A 14-year-old Colorado boy’s family is in a race against the clock to discover a cure for a rare disease that apparently causes the body to freeze. The condition is so rare that only 43 people have it in the entire world.
In January 2013, Jaiden Rogers was diagnosed with stiff skin syndrome, an extremely rare disease that thickens his skin and essentially causes his body to turn into stone.
“It’s like tapping on a countertop,” his mother Natalie Rogers, said in 2018. “He’s becoming entombed within himself.”
There were more downs than ups on the six years since his diagnosis. In March, Jaiden was put in an induced coma because his stiff skin compressed his chest wall to the point where he could not breathe on his own.
Medical bills are piling up and the family knows that there is currently no cure for their boy. But in Europe, there is unique stem cell therapy specifically for unusual skin diseases — and Rogers wants to try it out.
The problem, the family insists, is that it costs a million dollars. Doctors in London have received a grant, Natalie suggests, but Rogers still needs $400,000.
“This is our only shot to save our boy,” says Natalie. “Watching him like this is unbearable. We are running out of time. It’s only getting worse.”
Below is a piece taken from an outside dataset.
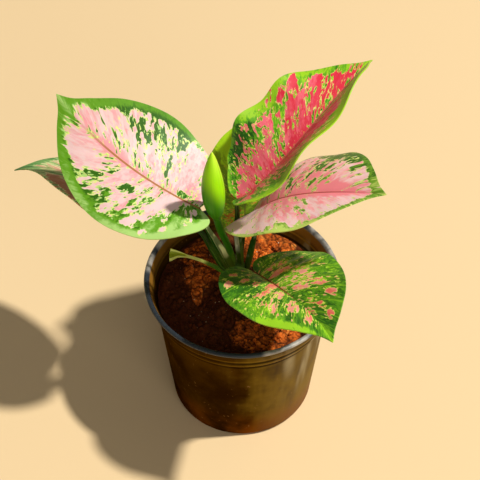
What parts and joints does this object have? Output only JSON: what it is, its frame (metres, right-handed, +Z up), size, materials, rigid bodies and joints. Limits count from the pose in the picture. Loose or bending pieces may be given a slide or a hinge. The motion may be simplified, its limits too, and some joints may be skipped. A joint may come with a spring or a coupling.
{
  "type": "potted chinese evergreen",
  "caption": "Young chinese evergreen with broad variegated leaves and a closed flower bud, standing in soil in a round plastic nursery pot.",
  "frame": {"origin": "centre of the pot's underside, on the flat pad level with the foot ring, where the pot stands on a surface", "axes": "+Z up along the pot's axis, -Y towards the side with the front leaf, +X towards the pink right leaf"},
  "size_m": [0.1882, 0.1391, 0.2082],
  "materials": {
    "pot_plastic": "thin dark brown black plastic, semi-gloss, dusty",
    "soil": "crumbly orange brown potting soil, rough",
    "stem": "green stem, satin",
    "leaf_pale_pink": "waxy leaf, pale pink with green border and flecks",
    "leaf_green": "waxy leaf, green with pink blotches",
    "leaf_back": "waxy leaf, yellow green",
    "leaf_crimson": "waxy leaf, crimson with green border and flecks",
    "leaf_salmon": "waxy leaf, salmon pink with green border",
    "bud": "smooth waxy lime green spathe",
    "petiole": "yellow green cut petiole, satin"
  },
  "bodies": {
    "root": {"pot": "pot_plastic", "soil": "soil", "stem": "stem", "leaf_left_large": "leaf_pale_pink", "leaf_left_lower": "leaf_green", "leaf_back": "leaf_back", "leaf_upper_right": "leaf_crimson", "leaf_right": "leaf_salmon", "leaf_front": "leaf_green", "flower_bud": "bud", "cut_petiole": "petiole"}
  },
  "joints": []
}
In addition to saving for feasible therapy, Natalie and Tim also have to pay for a four-hour ride once a month to Children’s Hospital Colorado in Denver, where they remain for a few days and meet with physicians dealing with Jaiden’s situation.
“What’s happening is almost a scarring — a fibrotic change to the skin itself,” Dr. Saenz, a clinical geneticist at Children’s Hospital Colorado who treats Jaiden, said.